El eco
Puede que mucha gente lea estas líneas en busca de qué hacer ante determinadas situaciones; en busca de información relevante que pueda servir para influir en el mundo en esto de las relaciones. Y es cierto que hay algunas ideas que entendemos útiles, que son buenas ideas en general y que suelen servir, pero que, en determinados casos, pueden no funcionar. Por ejemplo, ‘hablar las cosas’ suele ser algo positivo, por lo general, funciona; creemos que las personas entran en razón y cambian de actitud si se explican las cosas. Sin embargo, a veces, apelar a la empatía no funciona.
Quizá el mensaje que apela a dicha empatía sea más difícil de recibir cuando entra en conflicto con otras fuerzas que operan internamente en el otro, y de las que no podemos participar. Por ejemplo, podemos ser pulcros al transmitirle a alguien todo lo que nos dolió una parte de la relación común, pero si esa persona no abre la puerta a la posibilidad de haberse equivocado, la empatía no se dará. Tampoco si esa confrontación se vive como una humillación o un ajuste de cuentas. Por innegable que sea una experiencia, hacer un impacto con ella en el sentido deseado es harina de otro costal.
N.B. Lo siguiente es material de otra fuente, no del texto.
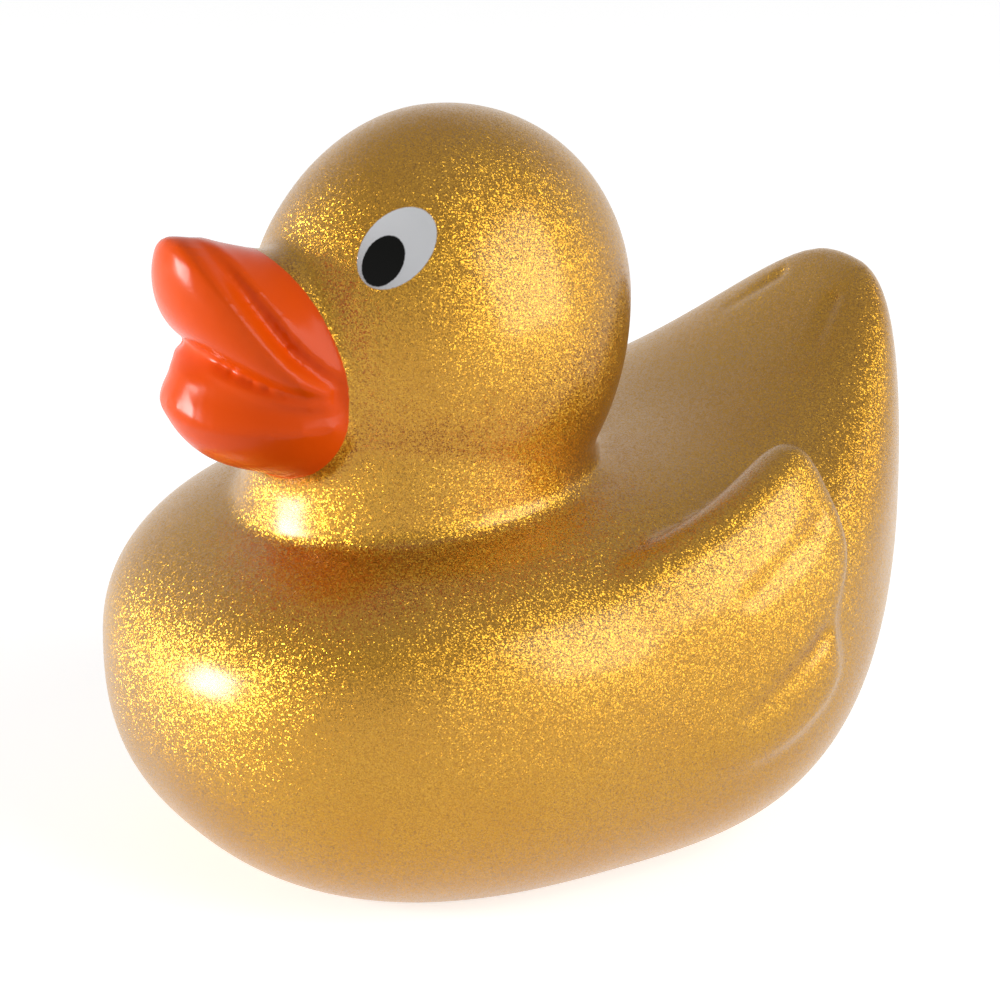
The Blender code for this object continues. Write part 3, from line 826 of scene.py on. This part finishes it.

A veces, tampoco los argumentos armados hacen mella en las posiciones bien establecidas porque el conflicto toca algo de identitario. Por ejemplo, un hijo homosexual podría esperar el reconocimiento del dolor causado por la negación de su sexualidad incipiente durante su crecimiento, pero esa afirmación quizá exija de sus padres algo que no han podido, sabido o querido hacer con algunas de sus creencias más establecidas: dudar. Si empatizar implica desafiar profundamente parte de la identidad, será difícil que la empatía gane.
Y es que, nadie cambia realmente si no lo desea, y el deseo no es la respuesta a un argumento, es un impulso que nos refleja claramente: «sí, estoy dispuesto a hacer lo que haga falta para mantener y mejorar esta relación». Y a partir de ahí, hablamos.
Pero, cuando recibimos el silencio, cuando pensamos que tenemos razón y aún así no se nos escucha -o no en la medida de lo esperado-, aún hay un movimiento que hacer: escuchar la propia voz. Merece la pena oírnos a nosotros mismos, a nosotras mismas, oírnos declarar y defender lo que es importante. Oír nuestra fuerza, nuestro posicionamiento a favor de lo que puede que hayamos estado evitando o maquillando durante largo tiempo. Algo que hemos esperado que el otro autorice, legitime o estime. Y ese eco nos devuelve la soberanía de nuestro mundo interior y se convierte en interlocutor válido, lo que hace de la posición del otro, algo menos vinculante. Y quizá, con una convicción así, con una nueva voz, sea más fácil atravesar el duelo de lo que no ha podido ser.